** Begin DATA LINES **

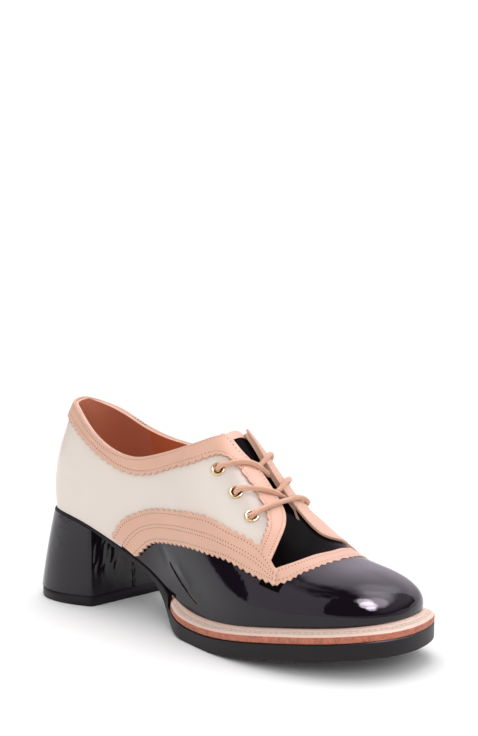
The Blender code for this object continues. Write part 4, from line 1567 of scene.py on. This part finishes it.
@dataclass
class Studio:
    """Floor, light and camera.

    The sun and the fill are each their size (degrees, metres), their power and their place.
    """

    last: Last
    daylight: float = 0.95
    backdrop: float = 1.1
    walls: float = 1.15
    back_glow: float = 0.66
    unlit: float = 0.02
    lower_wall: float = 0.17
    wall_wobble: float = 0.16
    side_drop: float = 0.14
    front_rise: float = 0.78
    floor_size: float = 30.0
    gloss_tint: Colour = (1.0, 0.90, 1.03)
    sun: tuple[float, float, Spot] = (42.0, 1.1, (-0.5, 0.5, 1.5))
    fill: tuple[float, float, Spot] = (0.5, 3.4, (1.2, -0.9, 0.9))
    boxes: tuple[SoftBox, ...] = (
        SoftBox(97.0, 41.0, 9.0, 0.4, 14.0), SoftBox(101.0, 52.0, 13.0, 0.3, 17.0),
        SoftBox(110.0, 62.0, 11.0, 0.4, 12.0), SoftBox(125.0, 50.0, 15.0, 0.5, 4.6),
        SoftBox(143.0, 54.0, 18.0, 0.6, 2.6), SoftBox(172.0, 52.0, 14.0, 0.6, 1.4))

    def build(self) -> None:
        """Set up the studio."""
        deselect()
        bpy.ops.mesh.primitive_plane_add(size=self.floor_size, location=(0, 0, 0))
        floor = bpy.context.object
        floor.name = "studio_floor"
        floor.data.materials.append(Paper("floor_paper", (0.93, 0.93, 0.93)).make())
        bpy.context.scene.view_settings.view_transform = "Standard"
        self._world()
        self._lights()
        self._camera()

    def _world(self) -> None:
        """White surroundings, which the gloss sees as a room with soft boxes."""
        world = bpy.data.worlds.new("studio_world")
        bpy.context.scene.world = world
        world.use_nodes = True
        nodes = Nodes(world.node_tree)
        direction = nodes.node("ShaderNodeTexCoord", output="Generated")
        side, back, up = (nodes.node("ShaderNodeSeparateXYZ", output=axis, Vector=direction)
                          for axis in "XYZ")
        wobble = nodes.node("ShaderNodeTexNoise", output="Fac", Vector=direction, Scale=5.0,
                            Detail=3.0)
        front_wall = side.under(0.19, 0.13) * (1 - side.under(-0.54, 0.07))
        rise = front_wall * self.front_rise + (wobble - 0.5) * self.wall_wobble
        above = up - (rise - side.under(-0.50, 0.06) * self.side_drop + self.lower_wall)
        lit = above.under(0.0, 0.04) * (side.under(0.55, 0.55) * 0.55 + 0.45)
        room = lit * self.walls + self.unlit
        glow = up.under(0.92, 0.05) * (1 - up.under(0.30, 0.15)) * (1 - back.under(0.16, 0.22))
        room = room + glow * self.back_glow
        for box in self.boxes:
            near = nodes.node("ShaderNodeVectorMath", {"operation": "DOT_PRODUCT"}, "Value",
                              i0=direction, i1=heading(box.azimuth, box.elevation))
            edge = math.cos(math.radians(box.radius))
            room = room + (1 - near.under(edge, box.blur * (1 - edge))) * box.power
        glossy = nodes.node("ShaderNodeLightPath", output="Is Glossy Ray")
        soft = nodes.node("ShaderNodeLightPath", output="Is Diffuse Ray")
        around = soft * (self.daylight - self.backdrop) + self.backdrop
        strength = glossy * room + (1 - glossy) * around
        tint = nodes.node("ShaderNodeMix", {"data_type": "RGBA"}, 2, i0=glossy,
                          i6=(1.0, 1.0, 1.0, 1.0), i7=(*self.gloss_tint, 1.0))
        background = world.node_tree.nodes["Background"]
        world.node_tree.links.new(strength.socket, background.inputs["Strength"])
        world.node_tree.links.new(tint.socket, background.inputs["Color"])

    def _lights(self) -> None:
        """Broad soft light from above and behind, and a fill beside the camera."""
        sun = bpy.data.lights.new("key_light", "SUN")
        sun.angle, sun.energy = math.radians(self.sun[0]), self.sun[1]
        fill = bpy.data.lights.new("fill_box", "AREA")
        fill.shape = "SQUARE"
        fill.size, fill.energy = self.fill[:2]
        for light, place in ((sun, self.sun[2]), (fill, self.fill[2])):
            lamp = bpy.data.objects.new(light.name, light)
            lamp.location = place
            lamp.visible_glossy = False
            aim = Vector((0, 0, 0.05)) - Vector(place)
            lamp.rotation_euler = aim.to_track_quat("-Z", "Y").to_euler()
            bpy.context.collection.objects.link(lamp)

    def _camera(self) -> None:
        """Camera at the photograph's place."""
        back = Vector(heading(CAMERA_AZIMUTH, CAMERA_ELEVATION))
        target = Vector((TARGET_ALONG, 0.0, TARGET_HEIGHT)) + Vector(self.last.shift)
        data = bpy.data.cameras.new("photo_camera")
        data.sensor_width = SENSOR
        data.lens = PIXELS_PER_METRE * CAMERA_DISTANCE * SENSOR / IMAGE_HEIGHT
        data.shift_x = (IMAGE_WIDTH / 2 - TARGET_PIXEL[0]) / IMAGE_HEIGHT
        data.shift_y = (TARGET_PIXEL[1] - IMAGE_HEIGHT / 2) / IMAGE_HEIGHT
        camera = bpy.data.objects.new("photo_camera", data)
        camera.location = target + CAMERA_DISTANCE * back
        camera.rotation_euler = back.to_track_quat("Z", "Y").to_euler()
        bpy.context.collection.objects.link(camera)
        bpy.context.scene.camera = camera


def fit_to_frame(last: Last, bottom: Bottom) -> None:
    """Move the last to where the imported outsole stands."""
    station = np.linspace(0, last.last_row, 61)
    margin = bottom.edge_margin(last.read(last.along, station))
    rims = np.vstack([last.rim(station, side, margin) for side in Side])
    low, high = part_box("outsole")
    aside = (low.y + high.y - rims[:, 1].min() - rims[:, 1].max()) / 2
    last.shift = np.array([low.x - rims[:, 0].min(), aside, 0.0])


def main() -> None:
    """Build the shoe round its frame."""
    logging.basicConfig(level=logging.INFO, format="%(name)s %(message)s")
    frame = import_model()
    last = Last()
    materials = {key: finish.make() for key, finish in FINISHES.items()}
    bottom = Bottom(last, materials)
    fit_to_frame(last, bottom)
    Studio(last).build()
    Upper(last, materials).build()
    Bands(last, materials).build()
    throat = Throat(last, materials)
    throat.tongue()
    throat.eyelets()
    throat.laces()
    bottom.welt()
    bottom.outsole()
    bottom.heel()
    bottom.heel_lift()
    bottom.dress_nodes(frame["nodes"])


if __name__ == "__main__":
    main()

** End DATA LINES **

(EXERCISE INSTRUCTIONS): Each line of the listing should be echoed back exactly.

(RESULT FOR THIS EXERCISE):
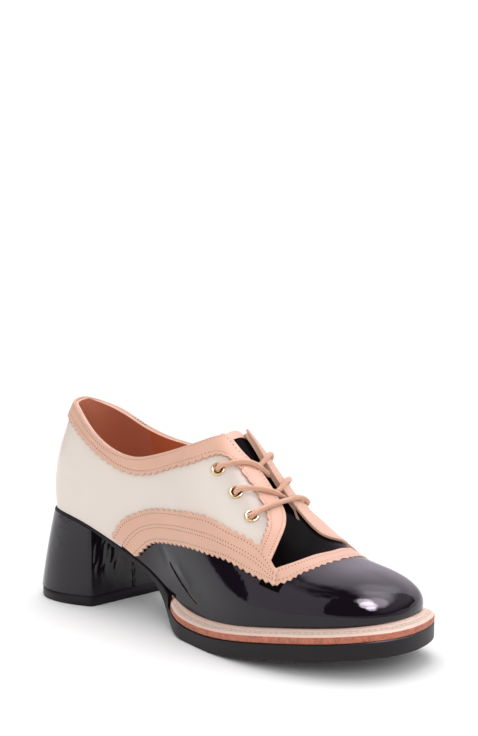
The Blender code for this object continues. Write part 4, from line 1567 of scene.py on. This part finishes it.
@dataclass
class Studio:
    """Floor, light and camera.

    The sun and the fill are each their size (degrees, metres), their power and their place.
    """

    last: Last
    daylight: float = 0.95
    backdrop: float = 1.1
    walls: float = 1.15
    back_glow: float = 0.66
    unlit: float = 0.02
    lower_wall: float = 0.17
    wall_wobble: float = 0.16
    side_drop: float = 0.14
    front_rise: float = 0.78
    floor_size: float = 30.0
    gloss_tint: Colour = (1.0, 0.90, 1.03)
    sun: tuple[float, float, Spot] = (42.0, 1.1, (-0.5, 0.5, 1.5))
    fill: tuple[float, float, Spot] = (0.5, 3.4, (1.2, -0.9, 0.9))
    boxes: tuple[SoftBox, ...] = (
        SoftBox(97.0, 41.0, 9.0, 0.4, 14.0), SoftBox(101.0, 52.0, 13.0, 0.3, 17.0),
        SoftBox(110.0, 62.0, 11.0, 0.4, 12.0), SoftBox(125.0, 50.0, 15.0, 0.5, 4.6),
        SoftBox(143.0, 54.0, 18.0, 0.6, 2.6), SoftBox(172.0, 52.0, 14.0, 0.6, 1.4))

    def build(self) -> None:
        """Set up the studio."""
        deselect()
        bpy.ops.mesh.primitive_plane_add(size=self.floor_size, location=(0, 0, 0))
        floor = bpy.context.object
        floor.name = "studio_floor"
        floor.data.materials.append(Paper("floor_paper", (0.93, 0.93, 0.93)).make())
        bpy.context.scene.view_settings.view_transform = "Standard"
        self._world()
        self._lights()
        self._camera()

    def _world(self) -> None:
        """White surroundings, which the gloss sees as a room with soft boxes."""
        world = bpy.data.worlds.new("studio_world")
        bpy.context.scene.world = world
        world.use_nodes = True
        nodes = Nodes(world.node_tree)
        direction = nodes.node("ShaderNodeTexCoord", output="Generated")
        side, back, up = (nodes.node("ShaderNodeSeparateXYZ", output=axis, Vector=direction)
                          for axis in "XYZ")
        wobble = nodes.node("ShaderNodeTexNoise", output="Fac", Vector=direction, Scale=5.0,
                            Detail=3.0)
        front_wall = side.under(0.19, 0.13) * (1 - side.under(-0.54, 0.07))
        rise = front_wall * self.front_rise + (wobble - 0.5) * self.wall_wobble
        above = up - (rise - side.under(-0.50, 0.06) * self.side_drop + self.lower_wall)
        lit = above.under(0.0, 0.04) * (side.under(0.55, 0.55) * 0.55 + 0.45)
        room = lit * self.walls + self.unlit
        glow = up.under(0.92, 0.05) * (1 - up.under(0.30, 0.15)) * (1 - back.under(0.16, 0.22))
        room = room + glow * self.back_glow
        for box in self.boxes:
            near = nodes.node("ShaderNodeVectorMath", {"operation": "DOT_PRODUCT"}, "Value",
                              i0=direction, i1=heading(box.azimuth, box.elevation))
            edge = math.cos(math.radians(box.radius))
            room = room + (1 - near.under(edge, box.blur * (1 - edge))) * box.power
        glossy = nodes.node("ShaderNodeLightPath", output="Is Glossy Ray")
        soft = nodes.node("ShaderNodeLightPath", output="Is Diffuse Ray")
        around = soft * (self.daylight - self.backdrop) + self.backdrop
        strength = glossy * room + (1 - glossy) * around
        tint = nodes.node("ShaderNodeMix", {"data_type": "RGBA"}, 2, i0=glossy,
                          i6=(1.0, 1.0, 1.0, 1.0), i7=(*self.gloss_tint, 1.0))
        background = world.node_tree.nodes["Background"]
        world.node_tree.links.new(strength.socket, background.inputs["Strength"])
        world.node_tree.links.new(tint.socket, background.inputs["Color"])

    def _lights(self) -> None:
        """Broad soft light from above and behind, and a fill beside the camera."""
        sun = bpy.data.lights.new("key_light", "SUN")
        sun.angle, sun.energy = math.radians(self.sun[0]), self.sun[1]
        fill = bpy.data.lights.new("fill_box", "AREA")
        fill.shape = "SQUARE"
        fill.size, fill.energy = self.fill[:2]
        for light, place in ((sun, self.sun[2]), (fill, self.fill[2])):
            lamp = bpy.data.objects.new(light.name, light)
            lamp.location = place
            lamp.visible_glossy = False
            aim = Vector((0, 0, 0.05)) - Vector(place)
            lamp.rotation_euler = aim.to_track_quat("-Z", "Y").to_euler()
            bpy.context.collection.objects.link(lamp)

    def _camera(self) -> None:
        """Camera at the photograph's place."""
        back = Vector(heading(CAMERA_AZIMUTH, CAMERA_ELEVATION))
        target = Vector((TARGET_ALONG, 0.0, TARGET_HEIGHT)) + Vector(self.last.shift)
        data = bpy.data.cameras.new("photo_camera")
        data.sensor_width = SENSOR
        data.lens = PIXELS_PER_METRE * CAMERA_DISTANCE * SENSOR / IMAGE_HEIGHT
        data.shift_x = (IMAGE_WIDTH / 2 - TARGET_PIXEL[0]) / IMAGE_HEIGHT
        data.shift_y = (TARGET_PIXEL[1] - IMAGE_HEIGHT / 2) / IMAGE_HEIGHT
        camera = bpy.data.objects.new("photo_camera", data)
        camera.location = target + CAMERA_DISTANCE * back
        camera.rotation_euler = back.to_track_quat("Z", "Y").to_euler()
        bpy.context.collection.objects.link(camera)
        bpy.context.scene.camera = camera


def fit_to_frame(last: Last, bottom: Bottom) -> None:
    """Move the last to where the imported outsole stands."""
    station = np.linspace(0, last.last_row, 61)
    margin = bottom.edge_margin(last.read(last.along, station))
    rims = np.vstack([last.rim(station, side, margin) for side in Side])
    low, high = part_box("outsole")
    aside = (low.y + high.y - rims[:, 1].min() - rims[:, 1].max()) / 2
    last.shift = np.array([low.x - rims[:, 0].min(), aside, 0.0])


def main() -> None:
    """Build the shoe round its frame."""
    logging.basicConfig(level=logging.INFO, format="%(name)s %(message)s")
    frame = import_model()
    last = Last()
    materials = {key: finish.make() for key, finish in FINISHES.items()}
    bottom = Bottom(last, materials)
    fit_to_frame(last, bottom)
    Studio(last).build()
    Upper(last, materials).build()
    Bands(last, materials).build()
    throat = Throat(last, materials)
    throat.tongue()
    throat.eyelets()
    throat.laces()
    bottom.welt()
    bottom.outsole()
    bottom.heel()
    bottom.heel_lift()
    bottom.dress_nodes(frame["nodes"])


if __name__ == "__main__":
    main()